-- start of SOURCE DATA --
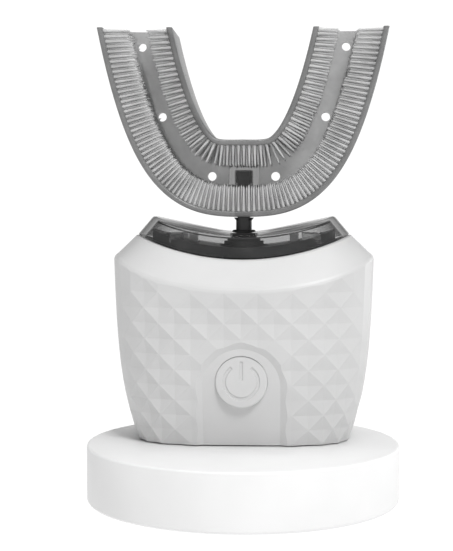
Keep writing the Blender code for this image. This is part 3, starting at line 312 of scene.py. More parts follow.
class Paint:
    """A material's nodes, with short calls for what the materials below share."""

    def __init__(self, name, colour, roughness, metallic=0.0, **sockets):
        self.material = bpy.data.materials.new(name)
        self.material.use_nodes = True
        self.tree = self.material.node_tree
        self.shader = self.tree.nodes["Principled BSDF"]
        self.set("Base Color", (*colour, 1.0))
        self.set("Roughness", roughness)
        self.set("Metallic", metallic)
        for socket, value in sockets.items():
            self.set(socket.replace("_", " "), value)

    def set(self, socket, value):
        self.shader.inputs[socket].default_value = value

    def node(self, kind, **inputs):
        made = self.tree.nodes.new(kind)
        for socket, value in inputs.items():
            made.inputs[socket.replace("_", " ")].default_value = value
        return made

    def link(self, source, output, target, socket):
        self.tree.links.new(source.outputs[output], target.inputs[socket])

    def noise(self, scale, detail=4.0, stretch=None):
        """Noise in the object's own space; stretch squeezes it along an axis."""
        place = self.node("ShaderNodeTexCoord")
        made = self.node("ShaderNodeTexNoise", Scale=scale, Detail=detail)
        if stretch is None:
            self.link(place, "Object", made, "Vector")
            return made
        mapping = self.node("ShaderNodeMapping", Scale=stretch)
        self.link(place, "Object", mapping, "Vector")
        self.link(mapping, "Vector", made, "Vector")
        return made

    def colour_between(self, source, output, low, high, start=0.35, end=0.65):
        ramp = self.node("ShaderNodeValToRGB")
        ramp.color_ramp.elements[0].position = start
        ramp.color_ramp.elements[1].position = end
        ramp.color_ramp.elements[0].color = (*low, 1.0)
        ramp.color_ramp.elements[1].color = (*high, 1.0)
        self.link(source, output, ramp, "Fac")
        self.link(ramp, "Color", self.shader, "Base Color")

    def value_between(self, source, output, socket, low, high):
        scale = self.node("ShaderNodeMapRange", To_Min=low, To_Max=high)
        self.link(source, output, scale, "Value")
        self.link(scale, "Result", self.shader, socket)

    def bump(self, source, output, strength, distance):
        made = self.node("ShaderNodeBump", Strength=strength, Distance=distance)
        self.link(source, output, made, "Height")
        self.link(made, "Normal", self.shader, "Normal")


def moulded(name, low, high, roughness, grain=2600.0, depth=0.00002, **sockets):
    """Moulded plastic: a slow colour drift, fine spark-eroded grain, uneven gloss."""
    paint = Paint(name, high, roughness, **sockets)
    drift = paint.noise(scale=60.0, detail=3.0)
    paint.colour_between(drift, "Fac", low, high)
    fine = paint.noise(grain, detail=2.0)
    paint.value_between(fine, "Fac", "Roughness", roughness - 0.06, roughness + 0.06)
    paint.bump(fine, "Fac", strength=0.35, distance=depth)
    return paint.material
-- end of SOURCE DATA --
Repeat the material from above exactly, word for word.

PROBLEM SOLUTION:
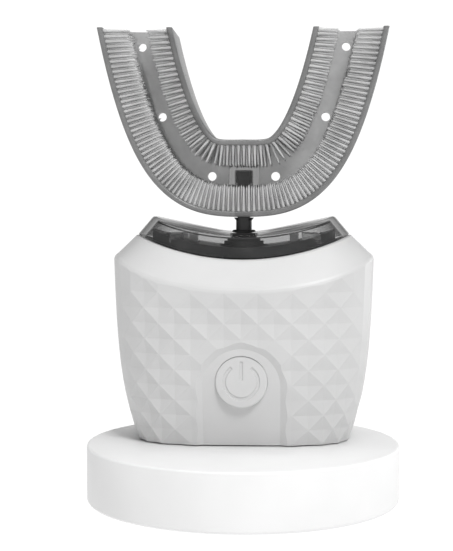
Keep writing the Blender code for this image. This is part 3, starting at line 312 of scene.py. More parts follow.
class Paint:
    """A material's nodes, with short calls for what the materials below share."""

    def __init__(self, name, colour, roughness, metallic=0.0, **sockets):
        self.material = bpy.data.materials.new(name)
        self.material.use_nodes = True
        self.tree = self.material.node_tree
        self.shader = self.tree.nodes["Principled BSDF"]
        self.set("Base Color", (*colour, 1.0))
        self.set("Roughness", roughness)
        self.set("Metallic", metallic)
        for socket, value in sockets.items():
            self.set(socket.replace("_", " "), value)

    def set(self, socket, value):
        self.shader.inputs[socket].default_value = value

    def node(self, kind, **inputs):
        made = self.tree.nodes.new(kind)
        for socket, value in inputs.items():
            made.inputs[socket.replace("_", " ")].default_value = value
        return made

    def link(self, source, output, target, socket):
        self.tree.links.new(source.outputs[output], target.inputs[socket])

    def noise(self, scale, detail=4.0, stretch=None):
        """Noise in the object's own space; stretch squeezes it along an axis."""
        place = self.node("ShaderNodeTexCoord")
        made = self.node("ShaderNodeTexNoise", Scale=scale, Detail=detail)
        if stretch is None:
            self.link(place, "Object", made, "Vector")
            return made
        mapping = self.node("ShaderNodeMapping", Scale=stretch)
        self.link(place, "Object", mapping, "Vector")
        self.link(mapping, "Vector", made, "Vector")
        return made

    def colour_between(self, source, output, low, high, start=0.35, end=0.65):
        ramp = self.node("ShaderNodeValToRGB")
        ramp.color_ramp.elements[0].position = start
        ramp.color_ramp.elements[1].position = end
        ramp.color_ramp.elements[0].color = (*low, 1.0)
        ramp.color_ramp.elements[1].color = (*high, 1.0)
        self.link(source, output, ramp, "Fac")
        self.link(ramp, "Color", self.shader, "Base Color")

    def value_between(self, source, output, socket, low, high):
        scale = self.node("ShaderNodeMapRange", To_Min=low, To_Max=high)
        self.link(source, output, scale, "Value")
        self.link(scale, "Result", self.shader, socket)

    def bump(self, source, output, strength, distance):
        made = self.node("ShaderNodeBump", Strength=strength, Distance=distance)
        self.link(source, output, made, "Height")
        self.link(made, "Normal", self.shader, "Normal")


def moulded(name, low, high, roughness, grain=2600.0, depth=0.00002, **sockets):
    """Moulded plastic: a slow colour drift, fine spark-eroded grain, uneven gloss."""
    paint = Paint(name, high, roughness, **sockets)
    drift = paint.noise(scale=60.0, detail=3.0)
    paint.colour_between(drift, "Fac", low, high)
    fine = paint.noise(grain, detail=2.0)
    paint.value_between(fine, "Fac", "Roughness", roughness - 0.06, roughness + 0.06)
    paint.bump(fine, "Fac", strength=0.35, distance=depth)
    return paint.material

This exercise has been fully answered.